VAST also described a write architecture that uses Storage Class Memory. It said random and bursty writes get absorbed in Storage Class Memory and then written to SSDs in larger sequential segments. VAST said this reduces write amplification and improves endurance. It also said it sustains low-latency performance without requiring overprovisioned flash.

Customer impact

VAST framed the programme as an alternative to delaying projects or rationing available capacity during a period of constrained supply.

"Storage scarcity is forcing organisations into impossible trade-offs - delay programs, ration capacity, or accept whatever allocation they can get," said Phil Manez, Vice President, GTM Execution at VAST Data. "With VAST Amplify, we're giving customers a practical alternative: reclaim the flash you already have, consolidate it into a modern architecture, and materially increase the usable capacity and performance you can deliver to the business," said Manez.

VAST said that by consolidating flash into a unified environment, customers can reduce the need for workload-by-workload capacity planning. It said a shared pool can serve multiple use cases.

The company listed examples that include data-intensive analytics, real-time pipelines, modern databases, and AI infrastructure use cases. It also highlighted repositories for model data and storage requirements associated with inference workloads.

VAST said VAST Amplify targets situations where organisations have SSD capacity that sits stranded across different systems. It said the programme focuses on consolidating that capacity and changing how it gets allocated across workloads.
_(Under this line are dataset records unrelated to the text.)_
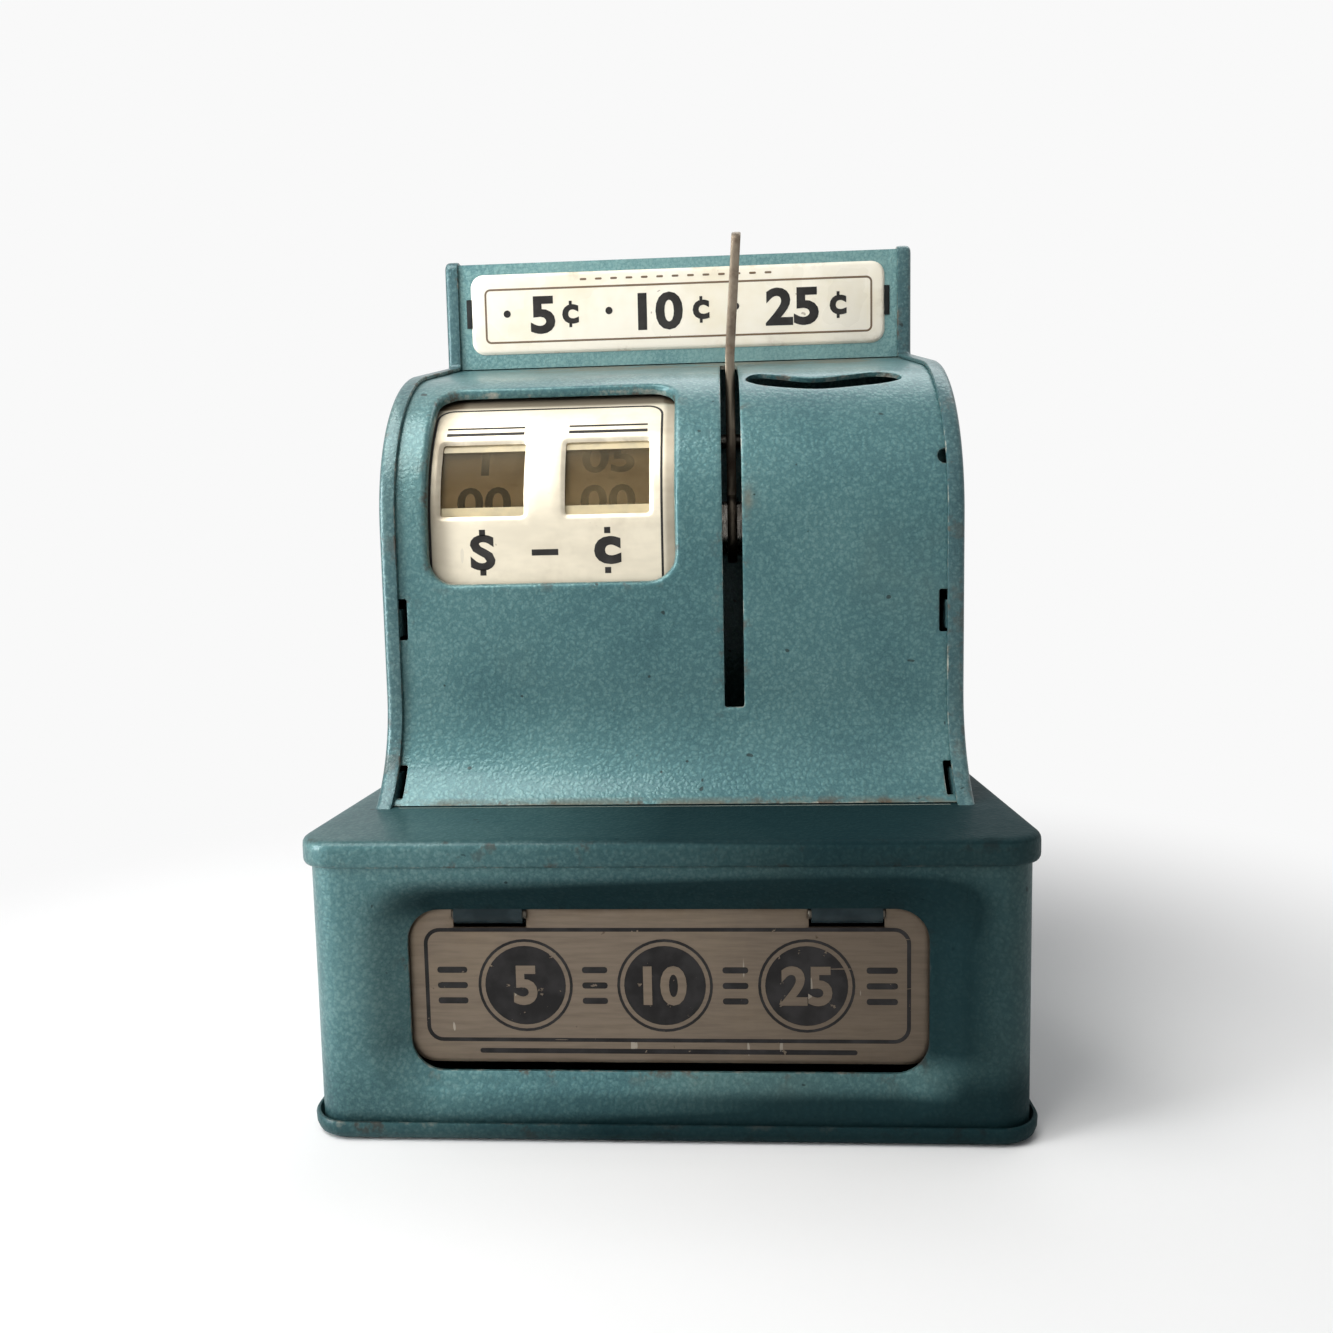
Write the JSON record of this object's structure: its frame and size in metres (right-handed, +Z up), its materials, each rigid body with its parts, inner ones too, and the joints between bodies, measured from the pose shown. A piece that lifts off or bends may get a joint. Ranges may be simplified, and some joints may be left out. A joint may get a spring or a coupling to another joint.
{
  "type": "coin register bank",
  "caption": "Sheet-steel savings bank shaped like a cash register, with number drums behind windows, a pull lever, a coin slot, a bell and an inward-swinging coin door.",
  "frame": {"origin": "middle of the underside of the bottom pan", "axes": "+Z up, the front with the coin door faces -Y, +X to the right seen from the front"},
  "size_m": [0.1142, 0.1016, 0.1573],
  "materials": {
    "painted_steel": "blue-green hammered enamel, worn to grey along the edges",
    "cream_enamel": "cream enamel with a thin brown border, a little chipped",
    "plated_steel": "dull nickel plate, scratched and tarnished",
    "bare_steel": "bare sheet steel, lightly rusted",
    "turned_steel": "turned steel",
    "spring_steel": "oiled spring steel",
    "brass": "aged brass",
    "celluloid": "yellowed clear celluloid",
    "number_band": "brown-tinted band with dark numbers"
  },
  "bodies": {
    "case": {"bottom_pan": "painted_steel", "base_shell": "painted_steel", "base_lid": "painted_steel", "left_side_plate": "painted_steel", "right_side_plate": "painted_steel", "front_cowl": "painted_steel", "back_panel": "painted_steel", "sign_panel": "painted_steel", "sign_plate": "cream_enamel", "register_plate": "plated_steel", "dollars_lens": "celluloid", "cents_lens": "celluloid", "frame_left": "bare_steel", "frame_middle": "bare_steel", "frame_right": "bare_steel", "tie_rods": "turned_steel", "tie_nuts": "turned_steel", "main_shaft": "turned_steel", "shaft_collars": "turned_steel", "frame_screws": "turned_steel", "back_screws": "turned_steel", "coin_chute": "bare_steel", "bell_gong": "brass", "bell_post": "turned_steel", "bell_screw": "turned_steel", "return_spring": "spring_steel", "detent_spring": "spring_steel", "transfer_stud": "turned_steel", "lock_stud": "turned_steel", "hammer_stud": "turned_steel"},
    "lever": {"lever_arm": "painted_steel", "lever_hub": "turned_steel", "pawl_arm": "bare_steel", "pawl_pin": "turned_steel"},
    "pawl": {"drive_pawl": "turned_steel"},
    "cents": {"cents_drum": "bare_steel", "cents_band": "number_band", "ratchet_wheel": "turned_steel", "carry_wheel": "turned_steel"},
    "dollars": {"dollars_drum": "bare_steel", "dollars_band": "number_band", "dollars_gear": "brass", "lock_disc": "turned_steel"},
    "pinion": {"transfer_pinion": "brass"},
    "door": {"coin_door": "plated_steel"},
    "lock": {"lock_lever": "bare_steel"},
    "hammer": {"bell_hammer": "brass"}
  },
  "joints": [
    {"name": "lever_pull", "type": "hinge", "parent": "case", "child": "lever", "pos_m": [0.0116, 0.01205, 0.096], "axis": [1, 0, 0], "range_deg": [0, 128], "stiffness_Nm_per_rad": 0.02, "springref_deg": -28.65},
    {"name": "pawl_lift", "type": "hinge", "parent": "lever", "child": "pawl", "pos_m": [0, 0.00456, 0.11454], "axis": [1, 0, 0], "range_deg": [-12, 0], "stiffness_Nm_per_rad": 0.002, "springref_deg": 22.92},
    {"name": "cents_turn", "type": "hinge", "parent": "case", "child": "cents", "pos_m": [-0.0109, 0.01205, 0.096], "axis": [1, 0, 0], "continuous": true},
    {"name": "dollars_turn", "type": "hinge", "parent": "case", "child": "dollars", "pos_m": [-0.0335, 0.01205, 0.096], "axis": [1, 0, 0], "continuous": true},
    {"name": "pinion_turn", "type": "hinge", "parent": "case", "child": "pinion", "pos_m": [-0.022, 0.02123, 0.08011], "axis": [1, 0, 0], "continuous": true},
    {"name": "door_swing", "type": "hinge", "parent": "case", "child": "door", "pos_m": [0, -0.0449, 0.0346], "axis": [1, 0, 0], "range_deg": [0, 70]},
    {"name": "lock_swing", "type": "hinge", "parent": "case", "child": "lock", "pos_m": [-0.043, 0.026, 0.062], "axis": [1, 0, 0], "range_deg": [0, 8], "stiffness_Nm_per_rad": 0.003, "springref_deg": -17.19},
    {"name": "hammer_swing", "type": "hinge", "parent": "case", "child": "hammer", "pos_m": [0.028, 0.034, 0.074], "axis": [1, 0, 0], "range_deg": [-3, 12], "stiffness_Nm_per_rad": 0.002}
  ],
  "couplings": [
    {"joint": "dollars_turn", "follows": "cents_turn", "ratio": 0.05},
    {"joint": "pinion_turn", "follows": "cents_turn", "ratio": -0.125}
  ]
}
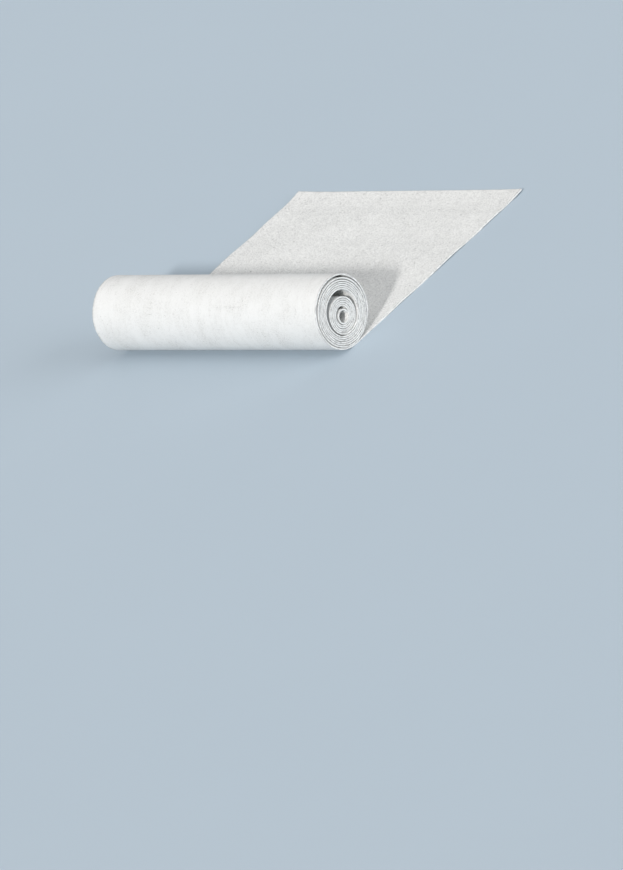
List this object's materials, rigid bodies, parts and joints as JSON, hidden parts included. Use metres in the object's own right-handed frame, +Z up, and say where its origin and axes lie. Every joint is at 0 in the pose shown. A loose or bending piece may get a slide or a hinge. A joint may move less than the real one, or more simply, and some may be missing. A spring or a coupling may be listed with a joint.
{
  "type": "roll of roofing felt",
  "caption": "Roll of mineral-surfaced bitumen roofing felt lying on its side, its first stretch laid out flat behind it, with spiral turns on both ends and an open bore.",
  "frame": {"origin": "on the ground, at the middle of the rectangle that the roll and its laid stretch cover", "axes": "+X along the roll's bore, +Y from the roll towards the end of the laid stretch, +Z up"},
  "size_m": [1, 1.0274, 0.2431],
  "materials": {
    "mineral_felt": "matte bitumen sheet covered with pale mineral granules"
  },
  "bodies": {
    "root": {"roofing_felt": "mineral_felt"}
  },
  "joints": []
}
VAST did not disclose pricing for the programme. It did not provide customer names tied to the launch. The company said the outcome varies based on workload characteristics and existing environments.

VAST said customers and partners can use the engagement to assess current flash utilisation, validate existing hardware configurations for reuse, and shift to a pooled model for capacity management as supply constraints continue to affect procurement cycles.